Like meddlesome parents who never let their kids do anything on their own, Google, Facebook, and other makers of personal software end up demeaning and diminishing qualities of character that, at least in the past, have been seen as essential to a full and vigorous life: ingenuity, curiosity, independence, perseverance, daring. It may be that in the future we’ll only experience such virtues vicariously, through the exploits of action figures like John Marston in the fantasy worlds we enter through screens.
*
In suggesting video games as a model for programmers, I’m not endorsing the voguish software-design practice that goes by the ugly name “gamification.” That’s when an app or a website uses a game-like reward system to motivate or manipulate people into repeating some prescribed activity. Building on the operant-conditioning experiments of the psychologist B. F. Skinner, gamification exploits the flow state’s dark side. Seeking to sustain the pleasures and rewards of flow, people can become obsessive in their use of the software. Computerized slot machines, to take one notorious example, are carefully designed to promote an addictive form of flow in their players, as Natasha Dow Schüll describes in her chilling book
Addiction by Design: Machine Gambling in Vegas
(Princeton: Princeton University Press, 2012). An experience that is normally “life affirming, restorative, and enriching,” she writes, becomes for gamblers “depleting, entrapping, and associated with a loss of autonomy.” Even when used for ostensibly benign purposes, such as dieting, gamification wields a cynical power. Far from being an antidote to technology-centered design, it takes the practice to an extreme. It seeks to automate human will.
I
T’S A COLD
, misty Friday night in mid-December and you’re driving home from your office holiday party. Actually, you’re being driven home. You recently bought your first autonomous car—a Google-programmed, Mercedes-built eSmart electric sedan—and the software is at the wheel. You can see from the glare of your self-adjusting LED headlights that the street is icy in spots, and you know, thanks to the continuously updated dashboard display, that the car is adjusting its speed and traction settings accordingly. All’s going smoothly. You relax and let your mind drift back to the evening’s stilted festivities. But as you pass through a densely wooded stretch of road, just a few hundred yards from your driveway, an animal darts into the street and freezes, directly in the path of the car. It’s your neighbor’s beagle, you realize—the one that’s always getting loose.

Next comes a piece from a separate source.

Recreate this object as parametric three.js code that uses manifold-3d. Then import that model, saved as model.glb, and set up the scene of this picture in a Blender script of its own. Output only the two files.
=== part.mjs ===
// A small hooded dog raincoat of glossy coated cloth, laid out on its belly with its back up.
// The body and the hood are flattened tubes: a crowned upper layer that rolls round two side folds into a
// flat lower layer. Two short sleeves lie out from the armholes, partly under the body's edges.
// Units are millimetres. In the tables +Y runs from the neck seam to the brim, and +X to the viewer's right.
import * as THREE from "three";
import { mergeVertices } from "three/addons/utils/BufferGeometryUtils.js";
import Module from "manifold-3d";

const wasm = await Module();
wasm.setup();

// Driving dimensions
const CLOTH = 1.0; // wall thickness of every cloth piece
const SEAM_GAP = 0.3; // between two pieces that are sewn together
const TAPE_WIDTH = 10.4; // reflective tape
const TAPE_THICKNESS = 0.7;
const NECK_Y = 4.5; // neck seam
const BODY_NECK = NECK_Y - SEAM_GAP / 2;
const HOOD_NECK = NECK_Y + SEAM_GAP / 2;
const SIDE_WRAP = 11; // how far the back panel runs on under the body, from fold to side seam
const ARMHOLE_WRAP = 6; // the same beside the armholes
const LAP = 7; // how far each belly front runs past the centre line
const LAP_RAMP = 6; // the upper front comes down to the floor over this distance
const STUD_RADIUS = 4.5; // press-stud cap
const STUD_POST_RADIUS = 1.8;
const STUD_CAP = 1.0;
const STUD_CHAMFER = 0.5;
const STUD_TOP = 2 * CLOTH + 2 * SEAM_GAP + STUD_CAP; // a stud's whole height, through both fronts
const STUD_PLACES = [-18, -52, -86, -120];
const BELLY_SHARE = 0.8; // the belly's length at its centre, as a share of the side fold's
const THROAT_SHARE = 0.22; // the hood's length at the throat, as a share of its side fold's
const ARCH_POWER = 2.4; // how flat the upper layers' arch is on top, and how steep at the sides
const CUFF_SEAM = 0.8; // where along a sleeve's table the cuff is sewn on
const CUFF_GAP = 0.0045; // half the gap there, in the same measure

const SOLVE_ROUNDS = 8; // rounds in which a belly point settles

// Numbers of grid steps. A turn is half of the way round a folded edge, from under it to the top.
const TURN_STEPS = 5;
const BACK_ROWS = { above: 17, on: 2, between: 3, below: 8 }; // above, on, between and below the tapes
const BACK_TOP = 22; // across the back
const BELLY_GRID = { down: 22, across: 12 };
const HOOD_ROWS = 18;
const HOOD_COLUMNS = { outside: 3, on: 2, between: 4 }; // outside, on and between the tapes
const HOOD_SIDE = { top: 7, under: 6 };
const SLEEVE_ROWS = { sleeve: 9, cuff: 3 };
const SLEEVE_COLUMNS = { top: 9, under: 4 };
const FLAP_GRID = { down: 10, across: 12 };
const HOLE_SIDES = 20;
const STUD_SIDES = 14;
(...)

What does your robot driver do? Does it slam on the brakes, in hopes of saving the dog but at the risk of sending the car into an uncontrolled skid? Or does it keep its virtual foot off the brake, sacrificing the beagle to ensure that you and your vehicle stay out of harm’s way? How does it sort through and weigh the variables and probabilities to arrive at a split-second decision? If its algorithms calculate that hitting the brakes would give the dog a 53 percent chance of survival but would entail an 18 percent chance of damaging the car and a 4 percent chance of causing injury to you, does it conclude that trying to save the animal would be the right thing to do? How does the software, working on its own, translate a set of numbers into a decision that has both practical and moral consequences?

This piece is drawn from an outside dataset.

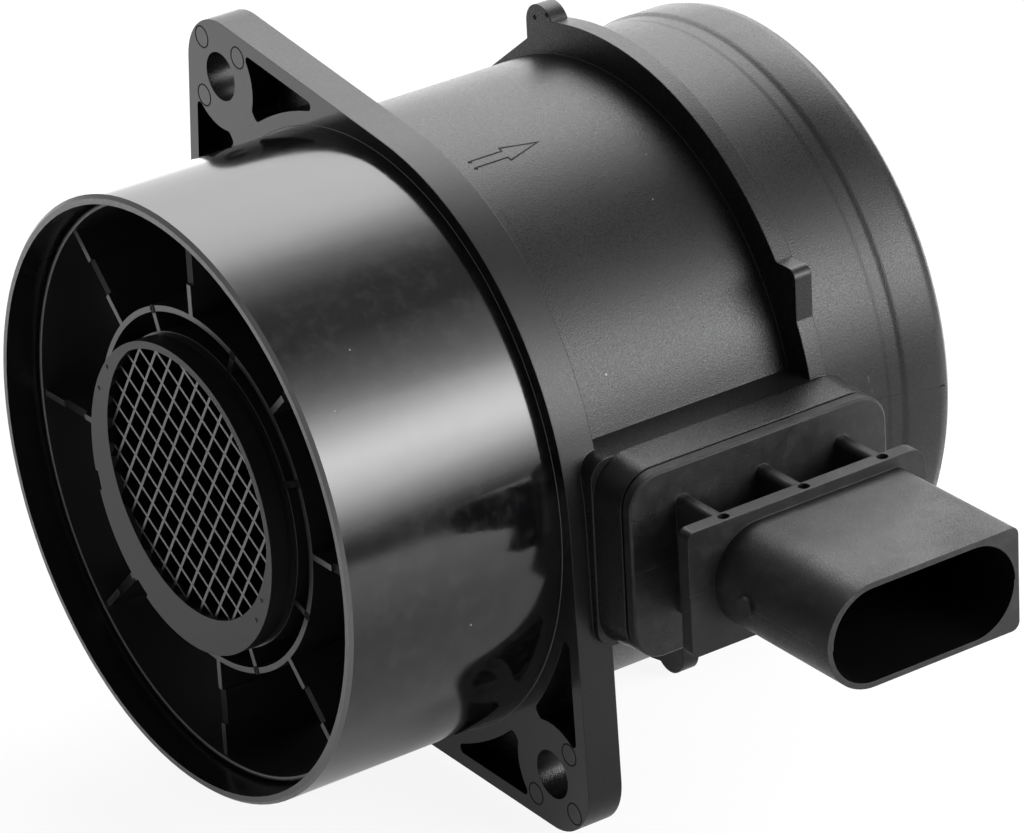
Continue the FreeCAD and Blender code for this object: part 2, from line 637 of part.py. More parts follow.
def channel_lid(gap):
    """Block of the measuring channel's cover."""
    return cover_block(CHANNEL_X[0] - CHANNEL_END_WALL, BAY_X[0] - COVER_LAP_X - COVER_WALL,
                       BLADE_HALF_Y - COVER_LAP_Y, gap)


def make_channel():
    """U-shaped measuring channel: in at -Y, round a half turn, out through the tip."""
    z0 = bay_floor_z()
    height = SENSOR_Z + BLADE_HALF_Z - COVER_T - z0
    inner_r, outer_r = CHANNEL_MID_R - CHANNEL_W / 2, CHANNEL_MID_R + CHANNEL_W / 2
    cx = (CHANNEL_X[0] + CHANNEL_X[1]) / 2
    cy = SENSOR_Y + CHANNEL_SHIFT
    bend = Part.makeCylinder(outer_r, height, Vector(cx, cy, z0))
    bend = bend.cut(Part.makeCylinder(inner_r, height, Vector(cx, cy, z0)))
    bend = bend.common(Part.makeBox(2 * outer_r, outer_r, height, Vector(cx - outer_r, cy, z0)))
    front = SENSOR_Y - BLADE_HALF_Y - CHANNEL_MARGIN
    inlet = Part.makeBox(CHANNEL_W, cy - front, height, Vector(cx + inner_r, front, z0))
    back = Part.makeBox(CHANNEL_W, CHANNEL_BACK, height, Vector(cx - outer_r, cy - CHANNEL_BACK, z0))
    tip_x = BLADE_TIP_X - CHANNEL_MARGIN
    tip = Part.makeBox(cx - inner_r - tip_x, CHANNEL_W, height, Vector(tip_x, cy - CHANNEL_BACK, z0))
    return bend.fuse([inlet, back, tip])


def terminal_y(index):
    """Y of one terminal, counted from 0 on the -Y side."""
    return SENSOR_Y + (index - (TERMINAL_COUNT - 1) / 2) * TERMINAL_PITCH


def make_terminal(index):
    """Flat connector blade with a pointed tip, running through to the electronics bay."""
    y = terminal_y(index)
    half = TERMINAL_W / 2
    corners = [
        (TERMINAL_END_X, y - half, 0),
        (TERMINAL_TIP_X - TERMINAL_POINT, y - half, 0),
        (TERMINAL_TIP_X, y - half / 2, 0),
        (TERMINAL_TIP_X, y + half / 2, 0),
        (TERMINAL_TIP_X - TERMINAL_POINT, y + half, 0),
        (TERMINAL_END_X, y + half, 0),
    ]
    return prism(corners, on_xy(SENSOR_Z - TERMINAL_T / 2), Vector(0, 0, TERMINAL_T))


def make_blade():
    """Blade in the air stream, open on its upper side over both bays."""
    blade = sensor_block(BLADE_TIP_X, SPIGOT_BACK_X, BLADE_HALF_Y, BLADE_HALF_Z, BLADE_ROUND)
    z0 = bay_floor_z()
    top = SENSOR_Z + BLADE_HALF_Z
    bay = Part.makeBox(BAY_X[1] - BAY_X[0], 2 * BAY_HALF_Y, top - z0,
                       Vector(BAY_X[0], SENSOR_Y - BAY_HALF_Y, z0))
    slot = chip_strip_box(COVER_FIT / 2)
    return blade.cut([bay, make_channel(), slot, bay_cover(0), channel_lid(0)])


def chip_strip_box(gap):
    """Block of the sensor strip that reaches from the board into the channel."""
    length, width, thick = CHIP_STRIP
    z0 = board_top_z()
    x1 = BOARD_X[0] + CHIP_LAP
    return Part.makeBox(length + 2 * gap, width + 2 * gap, thick + gap,
                        Vector(x1 - length - gap, SENSOR_Y - width / 2 - gap, z0))


def board_top_z():
    """Upper face of the circuit board."""
    return bay_floor_z() + BOARD_PLATE_T + BOARD_T


def make_carrier():
    """Blade, spigot, base flange, ribs, plate and connector shroud as one moulding."""
    carrier = make_base().fuse(make_blade())
    leads = [make_terminal(i) for i in range(TERMINAL_COUNT)]
    return carrier.cut([make_mouth(), seal_groove()] + leads).removeSplitter()


def make_port_seal():
    """Flat-sided rubber ring in the spigot's groove."""
    x0, x1 = SEAL_X - SEAL_W / 2 + SEAL_PLAY, SEAL_X + SEAL_W / 2 - SEAL_PLAY
    outer = sensor_block(x0, x1, PORT_HALF_Y, PORT_HALF_Z, PORT_ROUND)
    inner = sensor_block(x0, x1, SPIGOT_HALF_Y - SEAL_GROOVE, SPIGOT_HALF_Z - SEAL_GROOVE,
                         SPIGOT_ROUND - SEAL_GROOVE)
    return outer.cut(inner)


def make_electronics_cover():
    """Lid over the electronics bay."""
    return bay_cover(COVER_FIT)


def make_channel_cover():
    """Lid over the measuring channel."""
    return channel_lid(COVER_FIT)


def make_base_plate():
    """Aluminium plate on the floor of the electronics bay."""
    return Part.makeBox(BOARD_X[1] - BOARD_X[0], 2 * BOARD_HALF_Y, BOARD_PLATE_T,
                        Vector(BOARD_X[0], SENSOR_Y - BOARD_HALF_Y, bay_floor_z()))


def make_circuit_board():
    """Ceramic board on the aluminium plate."""
    return Part.makeBox(BOARD_X[1] - BOARD_X[0] - 2 * BOARD_INSET, 2 * (BOARD_HALF_Y - BOARD_INSET), BOARD_T,
                        Vector(BOARD_X[0] + BOARD_INSET, SENSOR_Y - BOARD_HALF_Y + BOARD_INSET,
                               bay_floor_z() + BOARD_PLATE_T))


def make_evaluation_chip():
    """Signal chip on the board."""
    length, width, thick = ASIC_SIZE
    return Part.makeBox(length, width, thick,
                        Vector(BOARD_X[0] + ASIC_SET, SENSOR_Y - width / 2, board_top_z()))


def make_sensor_chip():
    """Hot-film strip that reaches into the measuring channel."""
    return chip_strip_box(0)


def make_capacitor(index):
    """Small block capacitor near one edge of the board."""
    length, width, thick = CAPACITOR_SIZE
    return Part.makeBox(length, width, thick,
                        Vector(BOARD_X[0] + CAPACITOR_SET[0] + index * CAPACITOR_PITCH,
                               SENSOR_Y + CAPACITOR_SET[1], board_top_z()))


def make_thermistor():
    """Air temperature bead on a wire between two legs, on the blade's lower side."""
    y = SENSOR_Y - THERMISTOR_SET
    under = SENSOR_Z - BLADE_HALF_Z
    z = under - THERMISTOR_DROP
    half = THERMISTOR_SPAN / 2
    point = THERMISTOR_R - THERMISTOR_WIRE_R
    profile = [
        (-half, 0, 0),
        (-half, THERMISTOR_WIRE_R, 0),
        (-THERMISTOR_R - point, THERMISTOR_WIRE_R, 0),
        (-THERMISTOR_R, THERMISTOR_R, 0),
        (THERMISTOR_R, THERMISTOR_R, 0),
        (THERMISTOR_R + point, THERMISTOR_WIRE_R, 0),
        (half, THERMISTOR_WIRE_R, 0),
        (half, 0, 0),
    ]
    face = Part.Face(outline(profile, lambda u, v: Vector(THERMISTOR_X + u, y, z + v)))
    bead = face.revolve(Vector(THERMISTOR_X, y, z), Vector(1, 0, 0), 360)
    legs = []
    for side in (-half, half):
        foot = Vector(THERMISTOR_X + side, y, z - THERMISTOR_LEG_R)
        legs.append(Part.makeCylinder(THERMISTOR_LEG_R, under - foot.z, foot))
    return bead.fuse(legs)


def save(name, shape):
    """Writes one piece as parts/NAME.step."""
    solids = shape.Solids
    piece = solids[0] if len(solids) == 1 else shape
    print(name, "solids", len(solids), "valid", piece.isValid(), "volume", round(piece.Volume, 1))
    piece.exportStep(f"parts/{name}.step")


def main():
    """Builds every piece."""
    os.makedirs("parts", exist_ok=True)
    save("housing", make_housing())
    save("inlet_guide", make_inlet_guide())
    save("flow_grid", make_flow_grid())
    save("sensor_carrier", make_carrier())
    save("port_seal", make_port_seal())
    save("electronics_cover", make_electronics_cover())
    save("channel_cover", make_channel_cover())
    save("base_plate", make_base_plate())
    save("circuit_board", make_circuit_board())
    save("evaluation_chip", make_evaluation_chip())
    save("sensor_chip", make_sensor_chip())
    save("intake_thermistor", make_thermistor())
    for i in range(TERMINAL_COUNT):
        save(f"terminal_{i + 1}", make_terminal(i))
    for i in range(CAPACITOR_COUNT):
        save(f"capacitor_{i + 1}", make_capacitor(i))


main()
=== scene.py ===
import math

import bpy
import numpy as np
from mathutils import Matrix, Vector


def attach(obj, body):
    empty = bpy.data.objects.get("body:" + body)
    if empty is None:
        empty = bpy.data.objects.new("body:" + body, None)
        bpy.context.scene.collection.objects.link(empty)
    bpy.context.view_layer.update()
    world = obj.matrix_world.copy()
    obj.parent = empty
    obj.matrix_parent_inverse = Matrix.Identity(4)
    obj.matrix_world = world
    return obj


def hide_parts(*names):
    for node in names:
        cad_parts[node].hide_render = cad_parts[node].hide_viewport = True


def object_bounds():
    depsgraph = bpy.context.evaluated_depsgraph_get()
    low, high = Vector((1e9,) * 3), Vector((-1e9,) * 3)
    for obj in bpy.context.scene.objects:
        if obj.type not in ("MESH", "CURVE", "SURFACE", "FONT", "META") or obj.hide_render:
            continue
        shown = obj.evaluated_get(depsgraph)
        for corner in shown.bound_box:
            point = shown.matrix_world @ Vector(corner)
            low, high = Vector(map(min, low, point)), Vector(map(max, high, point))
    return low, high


bl_info = {
    "name": "Mass Air Flow Sensor Look",
    "version": (1, 0, 0),
    "blender": (4, 5, 0),
    "location": "View3D > Sidebar > Air Meter",
    "description": "Surfaces, small marks and studio for a moulded mass air flow sensor",
    "category": "Object",
}

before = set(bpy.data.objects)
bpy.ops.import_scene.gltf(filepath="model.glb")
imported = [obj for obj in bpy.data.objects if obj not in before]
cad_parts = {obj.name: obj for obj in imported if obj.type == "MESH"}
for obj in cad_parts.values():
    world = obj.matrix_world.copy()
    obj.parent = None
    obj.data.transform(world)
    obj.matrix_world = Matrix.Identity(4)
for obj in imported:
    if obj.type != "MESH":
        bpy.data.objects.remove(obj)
CAD_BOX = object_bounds()
MM = 0.001
BODY = "root"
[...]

What if the animal in the road isn’t your neighbor’s pet but your own? What, for that matter, if it isn’t a dog but a child? Imagine you’re on your morning commute, scrolling through your overnight emails as your self-driving car crosses a bridge, its speed precisely synced to the forty-mile-per-hour limit. A group of schoolchildren is also heading over the bridge, on the pedestrian walkway that runs alongside your lane. The kids, watched by adults, seem orderly and well behaved. There’s no sign of trouble, but your car slows slightly, its computer preferring to err on the side of safety. Suddenly, there’s a tussle, and a little boy is pushed into the road. Busily tapping out a message on your smartphone, you’re oblivious to what’s happening. Your car has to make the decision: either it swerves out of its lane and goes off the opposite side of the bridge, possibly killing you, or it hits the child. What does the software instruct the steering wheel to do? Would the program make a different choice if it knew that one of your own children was riding with you, strapped into a sensor-equipped car seat in the back? What if there was an oncoming vehicle in the other lane? What if that vehicle was a school bus? Isaac Asimov’s first law of robot ethics—“a robot may not injure a human being, or, through inaction, allow a human being to come to harm”
1
—sounds reasonable and reassuring, but it assumes a world far simpler than our own.

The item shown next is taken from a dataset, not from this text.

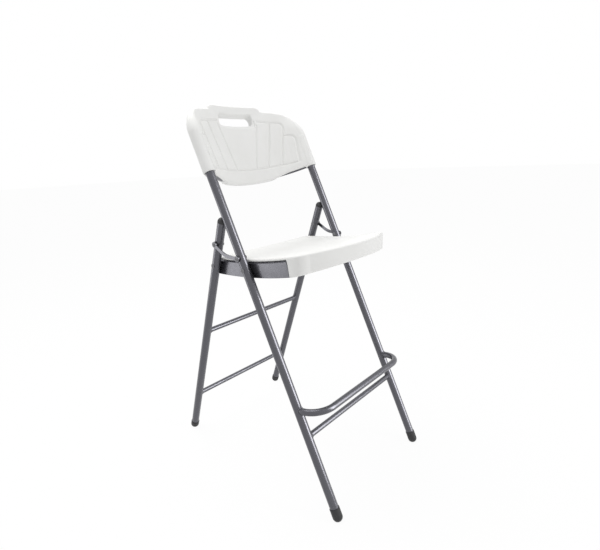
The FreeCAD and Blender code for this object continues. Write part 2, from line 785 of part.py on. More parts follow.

The arrival of autonomous vehicles, says Gary Marcus, the NYU psychology professor, would do more than “signal the end of one more human niche.” It would mark the start of a new era in which machines will have to have “ethical systems.”
2
Some would argue that we’re already there. In small but ominous ways, we have started handing off moral decisions to computers. Consider Roomba, the much-publicized robotic vacuum cleaner. Roomba makes no distinction between a dust bunny and an insect. It gobbles both, indiscriminately. If a cricket crosses its path, the cricket gets sucked to its death. A lot of people, when vacuuming, will also run over the cricket. They place no value on a bug’s life, at least not when the bug is an intruder in their home. But other people will stop what they’re doing, pick up the cricket, carry it to the door, and set it loose. (Followers of Jainism, the ancient Indian religion, consider it a sin to harm any living thing; they take great care not to kill or hurt insects.) When we set Roomba loose on a carpet, we cede to it the power to make moral choices on our behalf. Robotic lawn mowers, like Lawn-Bott and Automower, routinely deal death to higher forms of life, including reptiles, amphibians, and small mammals. Most people, when they see a toad or a field mouse ahead of them as they cut their grass, will make a conscious decision to spare the animal, and if they should run it over by accident, they’ll feel bad about it. A robotic lawn mower kills without compunction.
Up to now, discussions about the morals of robots and other machines have been largely theoretical, the stuff of science-fiction stories or thought experiments in philosophy classes. Ethical considerations have often influenced the design of tools—guns have safeties, motors have governors, search engines have filters—but machines haven’t been required to have consciences. They haven’t had to adjust their own operation in real time to account for the ethical vagaries of a situation. Whenever questions about the moral use of a technology arose in the past, people would step in to sort things out. That won’t always be feasible in the future. As robots and computers become more adept at sensing the world and acting autonomously in it, they’ll inevitably face situations in which there’s no one right choice. They’ll have to make vexing decisions on their own. It’s impossible to automate complex human activities without also automating moral choices.